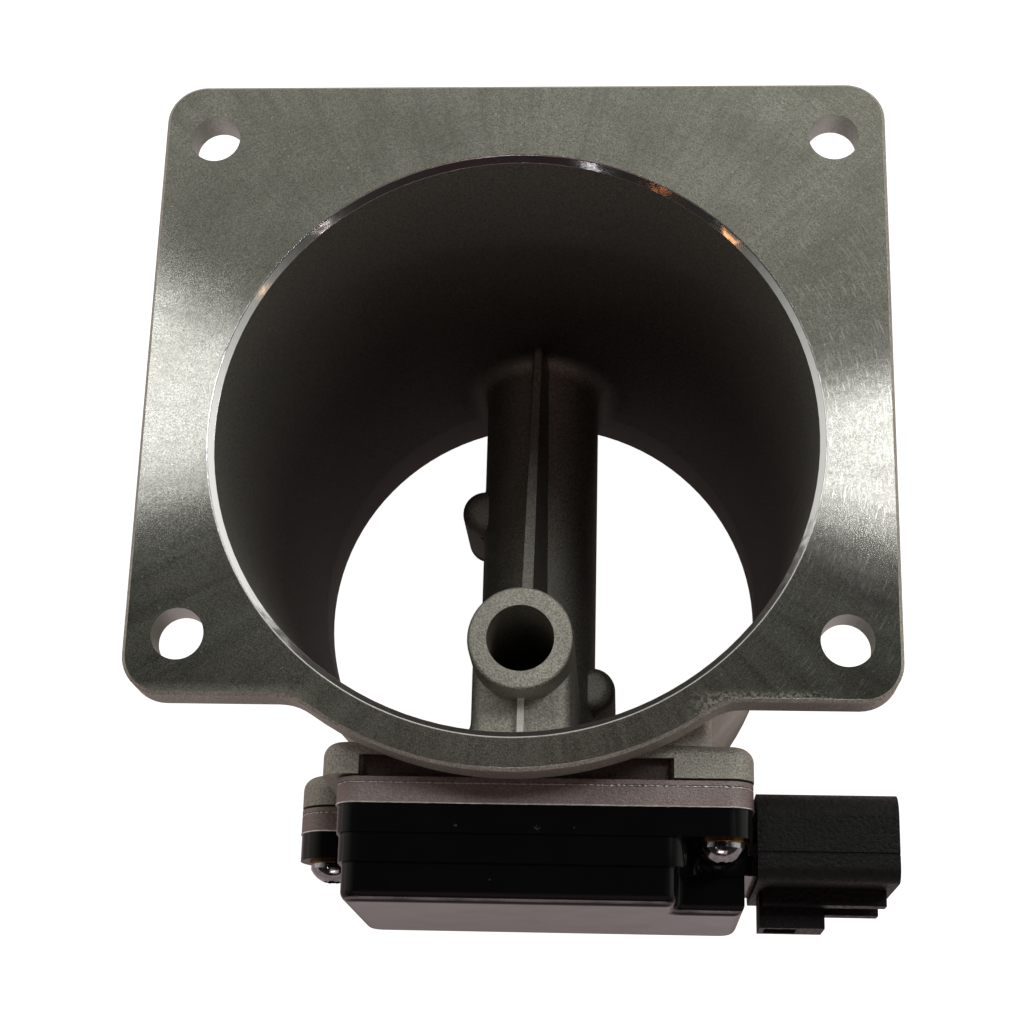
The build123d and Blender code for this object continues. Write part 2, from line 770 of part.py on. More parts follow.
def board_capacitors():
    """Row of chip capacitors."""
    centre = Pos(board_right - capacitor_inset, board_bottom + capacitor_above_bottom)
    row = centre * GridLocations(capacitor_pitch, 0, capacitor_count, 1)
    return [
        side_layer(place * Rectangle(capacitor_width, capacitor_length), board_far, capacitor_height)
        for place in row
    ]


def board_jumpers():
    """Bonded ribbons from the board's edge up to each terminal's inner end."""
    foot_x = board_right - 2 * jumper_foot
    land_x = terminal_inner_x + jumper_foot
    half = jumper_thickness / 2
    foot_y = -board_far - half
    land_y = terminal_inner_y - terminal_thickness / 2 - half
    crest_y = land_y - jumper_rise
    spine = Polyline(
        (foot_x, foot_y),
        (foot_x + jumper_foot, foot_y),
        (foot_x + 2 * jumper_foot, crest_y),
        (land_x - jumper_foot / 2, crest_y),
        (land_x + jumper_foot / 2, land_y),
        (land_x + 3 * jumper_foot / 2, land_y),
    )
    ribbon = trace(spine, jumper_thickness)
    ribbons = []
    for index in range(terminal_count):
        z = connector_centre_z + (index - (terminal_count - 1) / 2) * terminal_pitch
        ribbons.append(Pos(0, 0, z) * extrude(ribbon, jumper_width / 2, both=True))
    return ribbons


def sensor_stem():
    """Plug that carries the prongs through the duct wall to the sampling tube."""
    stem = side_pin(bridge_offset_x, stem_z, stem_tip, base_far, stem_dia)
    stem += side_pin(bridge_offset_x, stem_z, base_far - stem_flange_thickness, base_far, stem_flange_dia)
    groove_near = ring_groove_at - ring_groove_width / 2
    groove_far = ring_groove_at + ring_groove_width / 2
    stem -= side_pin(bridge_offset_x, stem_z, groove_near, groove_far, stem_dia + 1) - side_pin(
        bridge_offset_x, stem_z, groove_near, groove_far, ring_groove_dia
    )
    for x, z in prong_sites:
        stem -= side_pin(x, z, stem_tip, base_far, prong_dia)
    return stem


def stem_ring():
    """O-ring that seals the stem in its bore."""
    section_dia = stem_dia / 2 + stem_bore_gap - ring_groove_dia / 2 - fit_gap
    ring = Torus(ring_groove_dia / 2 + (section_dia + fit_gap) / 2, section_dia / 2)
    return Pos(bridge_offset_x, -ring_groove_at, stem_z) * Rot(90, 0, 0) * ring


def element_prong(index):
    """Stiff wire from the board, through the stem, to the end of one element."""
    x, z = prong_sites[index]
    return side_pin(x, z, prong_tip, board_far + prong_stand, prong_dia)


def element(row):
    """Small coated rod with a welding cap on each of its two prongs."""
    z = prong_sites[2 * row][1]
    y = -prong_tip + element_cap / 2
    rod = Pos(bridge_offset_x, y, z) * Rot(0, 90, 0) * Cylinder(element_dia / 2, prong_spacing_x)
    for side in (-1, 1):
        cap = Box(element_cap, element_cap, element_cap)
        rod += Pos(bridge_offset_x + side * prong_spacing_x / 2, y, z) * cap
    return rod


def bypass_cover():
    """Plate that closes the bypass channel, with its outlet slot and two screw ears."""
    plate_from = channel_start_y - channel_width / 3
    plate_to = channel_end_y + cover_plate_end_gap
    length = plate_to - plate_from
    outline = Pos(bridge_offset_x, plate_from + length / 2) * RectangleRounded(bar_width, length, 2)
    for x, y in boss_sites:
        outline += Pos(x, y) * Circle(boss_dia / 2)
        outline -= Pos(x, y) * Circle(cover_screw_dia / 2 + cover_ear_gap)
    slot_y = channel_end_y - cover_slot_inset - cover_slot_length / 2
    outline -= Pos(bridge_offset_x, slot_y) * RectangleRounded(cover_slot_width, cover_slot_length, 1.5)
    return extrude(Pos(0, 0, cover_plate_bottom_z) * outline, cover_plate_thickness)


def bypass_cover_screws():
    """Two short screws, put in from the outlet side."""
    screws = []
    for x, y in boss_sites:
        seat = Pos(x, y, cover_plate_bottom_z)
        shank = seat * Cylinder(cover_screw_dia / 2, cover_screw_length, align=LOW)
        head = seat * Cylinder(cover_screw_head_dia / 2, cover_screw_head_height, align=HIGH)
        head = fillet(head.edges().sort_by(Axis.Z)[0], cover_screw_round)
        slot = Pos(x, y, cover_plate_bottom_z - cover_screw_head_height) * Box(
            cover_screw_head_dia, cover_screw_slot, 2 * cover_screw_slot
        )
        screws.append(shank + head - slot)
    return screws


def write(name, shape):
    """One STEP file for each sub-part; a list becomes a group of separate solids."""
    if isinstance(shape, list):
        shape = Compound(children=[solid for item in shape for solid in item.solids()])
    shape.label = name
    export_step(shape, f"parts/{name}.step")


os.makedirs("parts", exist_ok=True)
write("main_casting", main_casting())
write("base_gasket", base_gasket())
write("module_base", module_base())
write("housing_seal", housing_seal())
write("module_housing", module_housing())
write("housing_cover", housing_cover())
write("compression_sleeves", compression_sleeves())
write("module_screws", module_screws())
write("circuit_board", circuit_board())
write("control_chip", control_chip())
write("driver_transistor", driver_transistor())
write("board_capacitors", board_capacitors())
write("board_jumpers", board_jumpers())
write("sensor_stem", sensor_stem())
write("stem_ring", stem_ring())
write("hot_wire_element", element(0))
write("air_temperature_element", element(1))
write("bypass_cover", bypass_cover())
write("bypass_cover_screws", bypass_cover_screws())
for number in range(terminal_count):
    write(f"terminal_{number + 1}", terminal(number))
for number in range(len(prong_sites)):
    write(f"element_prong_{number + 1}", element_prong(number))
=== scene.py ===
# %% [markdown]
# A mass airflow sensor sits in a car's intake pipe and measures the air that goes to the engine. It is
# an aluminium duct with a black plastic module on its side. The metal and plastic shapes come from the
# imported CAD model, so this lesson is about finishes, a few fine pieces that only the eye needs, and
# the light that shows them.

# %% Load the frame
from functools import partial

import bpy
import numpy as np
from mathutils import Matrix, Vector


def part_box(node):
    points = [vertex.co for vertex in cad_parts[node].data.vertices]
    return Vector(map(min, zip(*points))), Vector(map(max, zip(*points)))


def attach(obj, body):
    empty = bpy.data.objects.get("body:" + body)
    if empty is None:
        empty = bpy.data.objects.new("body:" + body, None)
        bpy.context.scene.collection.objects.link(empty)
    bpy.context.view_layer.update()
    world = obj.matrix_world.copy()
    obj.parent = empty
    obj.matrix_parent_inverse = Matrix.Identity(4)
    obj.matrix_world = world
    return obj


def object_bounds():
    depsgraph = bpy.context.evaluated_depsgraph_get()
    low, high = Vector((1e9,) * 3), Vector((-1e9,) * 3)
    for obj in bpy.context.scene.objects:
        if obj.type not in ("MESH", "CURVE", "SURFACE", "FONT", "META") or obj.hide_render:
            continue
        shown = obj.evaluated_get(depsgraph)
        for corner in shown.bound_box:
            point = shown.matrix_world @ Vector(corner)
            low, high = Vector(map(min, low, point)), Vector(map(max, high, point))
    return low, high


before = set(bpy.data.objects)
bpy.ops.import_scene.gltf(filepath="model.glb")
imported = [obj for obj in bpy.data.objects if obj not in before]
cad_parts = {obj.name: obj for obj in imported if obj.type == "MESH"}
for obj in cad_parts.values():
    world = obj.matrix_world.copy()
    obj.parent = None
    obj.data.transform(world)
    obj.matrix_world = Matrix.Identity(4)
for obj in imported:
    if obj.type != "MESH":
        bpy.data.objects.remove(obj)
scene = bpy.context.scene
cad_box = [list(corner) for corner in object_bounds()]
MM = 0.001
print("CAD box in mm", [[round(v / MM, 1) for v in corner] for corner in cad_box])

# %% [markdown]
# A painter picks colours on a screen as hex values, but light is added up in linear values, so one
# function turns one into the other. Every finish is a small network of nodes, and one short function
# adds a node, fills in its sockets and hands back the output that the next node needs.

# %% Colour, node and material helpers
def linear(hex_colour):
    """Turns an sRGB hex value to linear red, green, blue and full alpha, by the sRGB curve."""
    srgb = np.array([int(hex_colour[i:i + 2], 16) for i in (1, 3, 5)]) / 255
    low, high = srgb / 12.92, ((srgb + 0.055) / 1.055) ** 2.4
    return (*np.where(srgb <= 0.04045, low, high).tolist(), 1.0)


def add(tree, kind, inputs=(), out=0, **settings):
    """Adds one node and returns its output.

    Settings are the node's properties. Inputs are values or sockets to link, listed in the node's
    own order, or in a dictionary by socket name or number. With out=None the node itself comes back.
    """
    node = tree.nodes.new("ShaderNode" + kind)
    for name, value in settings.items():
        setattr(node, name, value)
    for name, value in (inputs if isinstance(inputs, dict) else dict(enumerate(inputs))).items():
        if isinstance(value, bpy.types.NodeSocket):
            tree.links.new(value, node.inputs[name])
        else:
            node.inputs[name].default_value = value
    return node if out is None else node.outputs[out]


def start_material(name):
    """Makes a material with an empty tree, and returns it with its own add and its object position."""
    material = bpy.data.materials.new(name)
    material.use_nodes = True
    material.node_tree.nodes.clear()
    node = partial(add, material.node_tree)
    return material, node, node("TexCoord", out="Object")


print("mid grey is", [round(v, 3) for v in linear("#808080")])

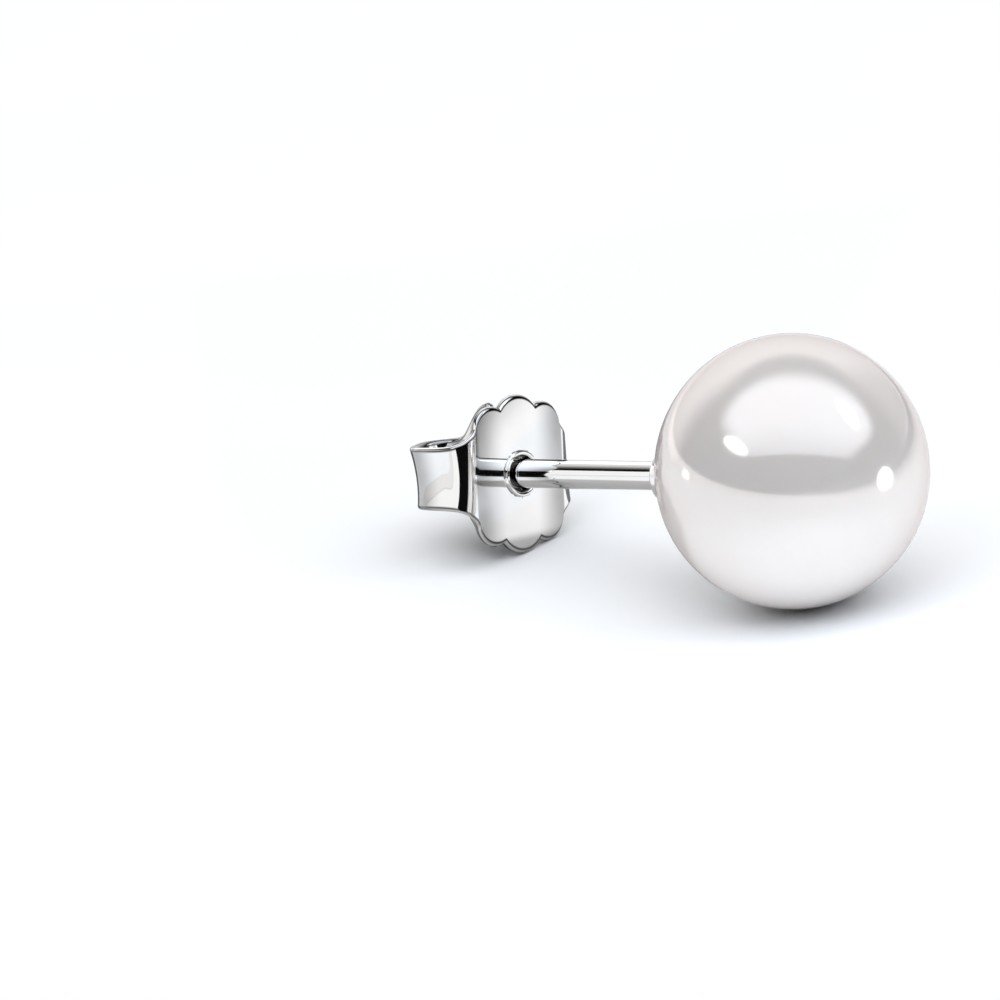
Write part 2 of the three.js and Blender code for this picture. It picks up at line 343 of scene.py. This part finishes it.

▸ Job: Exactly reproduce the lines that run from the line bearing "shape.label = name" through the line bearing "zip(*points))), Vector(map(max, zip(*points)))", with both end lines included.

▸ Answer for this exercise:
    shape.label = name
    export_step(shape, f"parts/{name}.step")


os.makedirs("parts", exist_ok=True)
write("main_casting", main_casting())
write("base_gasket", base_gasket())
write("module_base", module_base())
write("housing_seal", housing_seal())
write("module_housing", module_housing())
write("housing_cover", housing_cover())
write("compression_sleeves", compression_sleeves())
write("module_screws", module_screws())
write("circuit_board", circuit_board())
write("control_chip", control_chip())
write("driver_transistor", driver_transistor())
write("board_capacitors", board_capacitors())
write("board_jumpers", board_jumpers())
write("sensor_stem", sensor_stem())
write("stem_ring", stem_ring())
write("hot_wire_element", element(0))
write("air_temperature_element", element(1))
write("bypass_cover", bypass_cover())
write("bypass_cover_screws", bypass_cover_screws())
for number in range(terminal_count):
    write(f"terminal_{number + 1}", terminal(number))
for number in range(len(prong_sites)):
    write(f"element_prong_{number + 1}", element_prong(number))
=== scene.py ===
# %% [markdown]
# A mass airflow sensor sits in a car's intake pipe and measures the air that goes to the engine. It is
# an aluminium duct with a black plastic module on its side. The metal and plastic shapes come from the
# imported CAD model, so this lesson is about finishes, a few fine pieces that only the eye needs, and
# the light that shows them.

# %% Load the frame
from functools import partial

import bpy
import numpy as np
from mathutils import Matrix, Vector


def part_box(node):
    points = [vertex.co for vertex in cad_parts[node].data.vertices]
    return Vector(map(min, zip(*points))), Vector(map(max, zip(*points)))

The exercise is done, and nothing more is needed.